Josephine “Jody” K. Olsen
Jody Olsen BS’65, currently a visiting professor at the University of Maryland School of Social Work, who is a veteran official at the Peace Corps, has been named by President Donald Trump to lead the organization. Olsen, who initially served as a Peace Corps volunteer in Tunisia in the 1960s, went on to hold several high-profile positions with the organization over subsequent decades, including a stint as acting director during the Obama administration. A Utah native, Olsen received a bachelor’s degree in sociology from the U and a doctorate from the University of Maryland in 1979. “America and the world need the Peace Corps now more than ever,” says Glenn Blumhorst, president and CEO of the National Peace Corps Association. “We’re excited Jody has the opportunityto lead it.”
Marcia L. Lloyd
Marcia Lloyd EDD’86, a professor emerita of dance at Idaho State University, received a Lifetime Achievement Award from the National Dance Education Organization last November, in San Antonio, Texas. Lloyd says she would like to share her award with the faculty and staff at the U who helped her to achieve her goal of earning a doctorate in education (1981-86), which led to her receiving promotions and tenure at Idaho State. During her 25 years teaching there, she specialized in creative dance, established a dance minor, and founded a student dance company. She also served as a Fulbright Professor in Dance at the University of Malaya and Universiti Sains Malaysia, and as a visiting professor of dance at several other Malaysian universities.
Ray Peterson MS’83 PhD’84, director of technology at Real Alloy in Knoxville, Tennessee, has been inducted into the 2018 class of Fellows of The Minerals, Metals & Materials Society (TMS). The Fellow award is the highest honor conferred by TMS and is considered a pinnacle achievement in the field of materials science and engineering. TMS is a professional society that connects minerals, metals, and materials scientists and engineers who work in industry, academia, and government positions in 94 countries on six continents. Peterson was honored for his significant contributions to the aluminum industry through his work in aluminum melting and molten metal processing and for his outstanding service to TMS. Peterson has authored 56 papers and holds five U.S. patents for his work in aluminum processing.
Paige Petersen BA’94 BS’94 was sworn in on January 19 as Utah’s newest Supreme Court associate justice. Petersen grew up in Emery County, Utah, and received an associate degree from the College of Eastern Utah. She graduated from the U with bachelor’s degrees in political science and English, both summa cum laude, and then received her juris doctorate from Yale Law School in 1999. She comes to her new position after a varied 18-year law career, including stints as an assistant U.S. attorney in New York; a prosecutor of war crimes at the International Criminal Tribunal for the former Yugoslavia in The Hague, The Netherlands; an assistant attorney in the federal attorney’s office in Utah; and a judge in 3rd District Court.
Dixie Rasmussen MS‘98 DNP‘17, a certified nurse midwife at Mountain Utah Family Medicine in Richfield, Utah, received the 2017-18 Excellence in Advancing Nursing Practice Award from the American Association of Colleges of Nursing.
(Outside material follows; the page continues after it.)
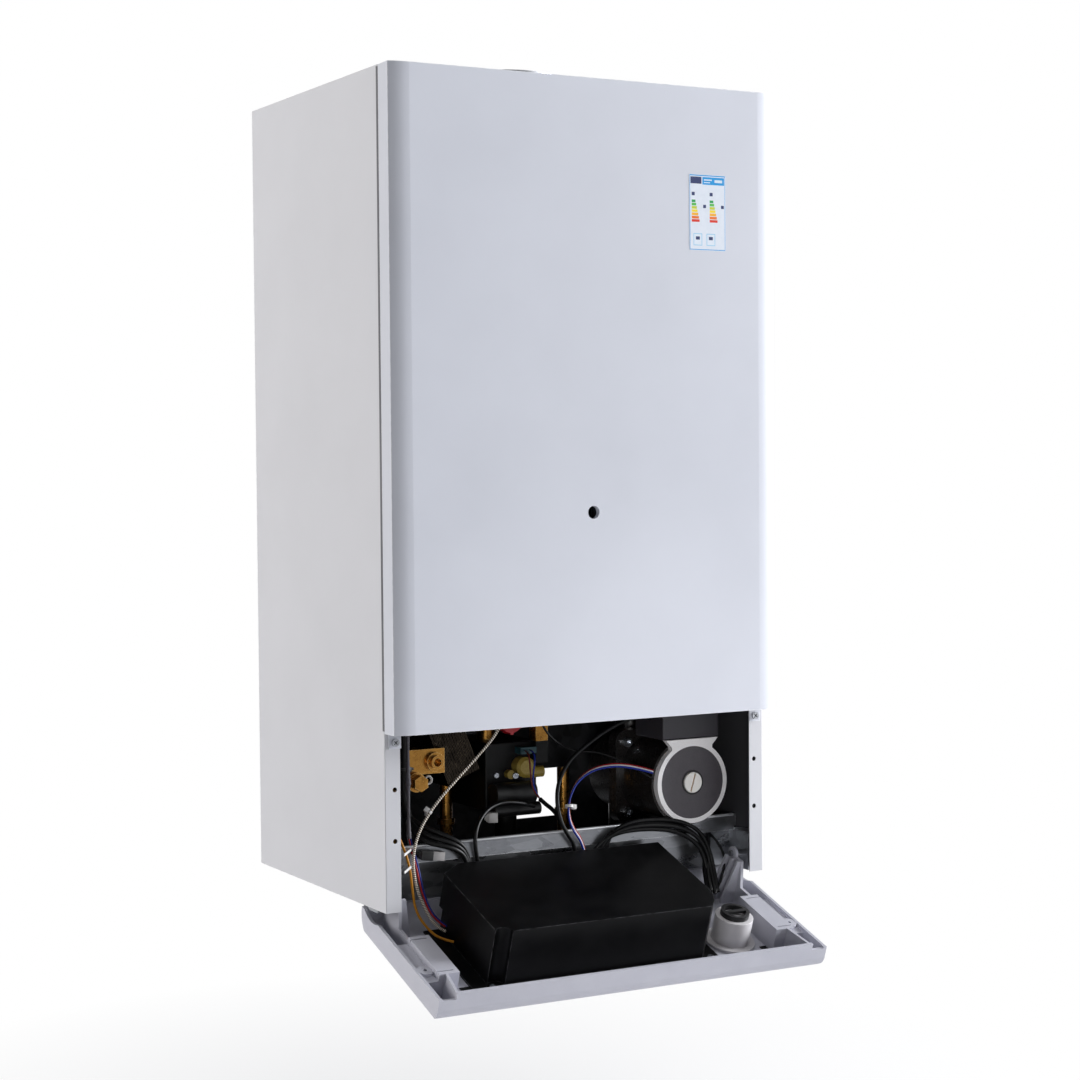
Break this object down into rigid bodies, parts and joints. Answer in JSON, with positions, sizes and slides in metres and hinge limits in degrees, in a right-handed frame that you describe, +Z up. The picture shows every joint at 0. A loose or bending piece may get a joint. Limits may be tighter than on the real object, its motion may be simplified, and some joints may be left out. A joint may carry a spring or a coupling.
{
  "type": "wall-mounted gas boiler",
  "caption": "Wall-mounted gas boiler with a grey sheet casing, a flue collar on top and a hinged control panel hanging open below its service bay.",
  "frame": {"origin": "on the wall plane, at the casing's middle and its lower edge", "axes": "+X to the right as seen from the front, +Y into the wall, +Z up"},
  "size_m": [0.4, 0.3955, 0.8377],
  "materials": {
    "cover_paint": "smooth pale lavender-grey enamel",
    "casing_paint": "smooth warm grey enamel",
    "galvanised": "galvanised sheet",
    "zinc_screw": "zinc-plated steel",
    "collar_alloy": "cast alloy, painted grey",
    "glass": "clear pane",
    "brass": "machined brass",
    "copper": "bright copper",
    "steel_plates": "pressed stainless steel",
    "fibre_board": "pale ceramic fibre board",
    "vessel_red": "red enamel",
    "pump_grey": "light grey plastic",
    "pump_plate": "satin alloy plate",
    "pump_screw": "bright plated screw",
    "pump_black": "black paint",
    "dark_plastic": "dark grey plastic",
    "black_plastic": "black plastic",
    "panel_plastic": "lavender-grey plastic",
    "gauge_white": "off-white plastic",
    "needle_red": "red enamel",
    "board_green": "green laminate",
    "valve_alloy": "die-cast alloy",
    "cap_olive": "olive plastic",
    "plug_teal": "teal plastic",
    "knob_red": "red plastic",
    "braid_white": "off-white sleeve",
    "lead_amber": "amber insulation",
    "lead_black": "black insulation",
    "lead_colours": "red, white and blue insulation"
  },
  "bodies": {
    "casing": {"amber_lead": "lead_amber", "black_leads": "lead_black", "braided_lead": "braid_white", "burner": "steel_plates", "chamber_door": "galvanised", "coloured_leads": "lead_colours", "combustion_box": "fibre_board", "diverter_motor": "black_plastic", "electrodes": "steel_plates", "expansion_vessel": "vessel_red", "fan_housing": "galvanised", "fan_motor": "dark_plastic", "flow_group": "brass", "flow_pipe": "copper", "flue_collar": "collar_alloy", "gas_coils": "black_plastic", "gas_manifold": "brass", "gas_valve": "valve_alloy", "governor_cap": "cap_olive", "governor_plug": "plug_teal", "heat_exchanger": "copper", "heating_tails": "brass", "hinge_brackets": "galvanised", "left_side_panel": "casing_paint", "plate_heat_exchanger": "steel_plates", "pump_body": "pump_black", "pump_face_plate": "pump_plate", "pump_front_ring": "pump_grey", "pump_motor_can": "pump_black", "pump_screws": "zinc_screw", "pump_terminal_box": "dark_plastic", "rear_frame": "galvanised", "return_pipe": "copper", "right_side_panel": "casing_paint", "safety_valve": "brass", "sealed_chamber": "galvanised", "service_tray": "galvanised", "sight_glass": "glass", "smoke_hood": "galvanised", "top_panel": "casing_paint", "wall_bracket": "galvanised", "water_tails": "brass"},
    "front_cover": {"front_cover": "cover_paint", "cover_screws": "zinc_screw"},
    "control_panel": {"control_panel": "panel_plastic", "electronics_cover": "black_plastic", "case_screws": "zinc_screw", "control_board": "board_green", "gauge": "gauge_white", "gauge_clip": "black_plastic", "display_window": "glass"},
    "gauge_needle": {"gauge_needle": "needle_red"},
    "button_minus": {"button_minus": "black_plastic"},
    "button_plus": {"button_plus": "black_plastic"},
    "button_reset": {"button_reset": "black_plastic"},
    "fan_wheel": {"fan_wheel": "dark_plastic"},
    "pump_impeller": {"pump_impeller": "dark_plastic"},
    "pump_bleed_screw": {"pump_bleed_screw": "pump_screw"},
    "safety_knob": {"safety_knob": "knob_red"},
    "diverter_spindle": {"diverter_spindle": "steel_plates"}
  },
  "joints": [
    {"name": "panel_hinge", "type": "hinge", "parent": "casing", "child": "control_panel", "pos_m": [0, -0.2672, 0.0145], "axis": [1, 0, 0], "range_deg": [-109, 0], "deforming": ["braided_lead", "amber_lead", "black_leads", "coloured_leads"]},
    {"name": "cover_pull", "type": "slide", "parent": "casing", "child": "front_cover", "axis": [0, -1, 0], "range_m": [0, 0.12]},
    {"name": "fan_spin", "type": "hinge", "parent": "casing", "child": "fan_wheel", "pos_m": [0, -0.15, 0.615], "axis": [0, 1, 0], "continuous": true},
    {"name": "pump_spin", "type": "hinge", "parent": "casing", "child": "pump_impeller", "pos_m": [0.143, -0.2, 0.085], "axis": [0, 1, 0], "continuous": true},
    {"name": "bleed_screw_turn", "type": "hinge", "parent": "casing", "child": "pump_bleed_screw", "pos_m": [0.143, -0.255, 0.085], "axis": [0, 1, 0], "range_deg": [0, 360]},
    {"name": "safety_valve_turn", "type": "hinge", "parent": "casing", "child": "safety_knob", "pos_m": [-0.027, -0.19, 0.151], "axis": [0, 1, 0], "range_deg": [0, 90]},
    {"name": "diverter_stroke", "type": "slide", "parent": "casing", "child": "diverter_spindle", "axis": [0, 0, 1], "range_m": [0, 0.006]},
    {"name": "needle_turn", "type": "hinge", "parent": "control_panel", "child": "gauge_needle", "pos_m": [0.134, -0.32964, -0.05756], "axis": [0, 0.3256, -0.9455], "range_deg": [0, 240]},
    {"name": "button_minus_press", "type": "slide", "parent": "control_panel", "child": "button_minus", "axis": [0, -0.3256, 0.9455], "range_m": [0, 0.0012], "stiffness_N_per_m": 500, "springref_m": -0.001},
    {"name": "button_plus_press", "type": "slide", "parent": "control_panel", "child": "button_plus", "axis": [0, -0.3256, 0.9455], "range_m": [0, 0.0012], "stiffness_N_per_m": 500, "springref_m": -0.001},
    {"name": "button_reset_press", "type": "slide", "parent": "control_panel", "child": "button_reset", "axis": [0, -0.3256, 0.9455], "range_m": [0, 0.0012], "stiffness_N_per_m": 500, "springref_m": -0.001}
  ]
}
Rasmussen is the second person from the U ever to win the national honor. The award recognizes an outstanding final project from a student in a doctor of nursing practice program. Rasmussen's project addressed the question “Can a Rural Hospital Reliably Perform an Emergency Cesarean Section in 30 Minutes or Less?” Her project showed the direct impact on improved patient outcomes and demonstrated an interprofessional impact with a rural/frontier focus. She credits the project’s success to Sevier Valley Hospital’s quality improvements. Her project was selected as the U’s top doctoral project in its College of Nursing.
Scott Neville BS’17 (mathematics) BS’17 (computer science; both magna cum laude), of Clearfield, Utah, has received the prestigious Churchill Scholarship to study at the University of Cambridge in the U.K. He is one of only 15 students nationally to receive the award this year and is the third Churchill Scholar for the U, all of whom are mathematicians. Neville was drawn to math in high school when he was introduced to the Collatz Conjecture, a well-known math sequence problem first posed in 1937. It captured his attention, and Neville was ecstatic when he realized he could contribute to research mathematics. Neville aspires to become a professor at a research university so he can continue working on math and sharing it with others.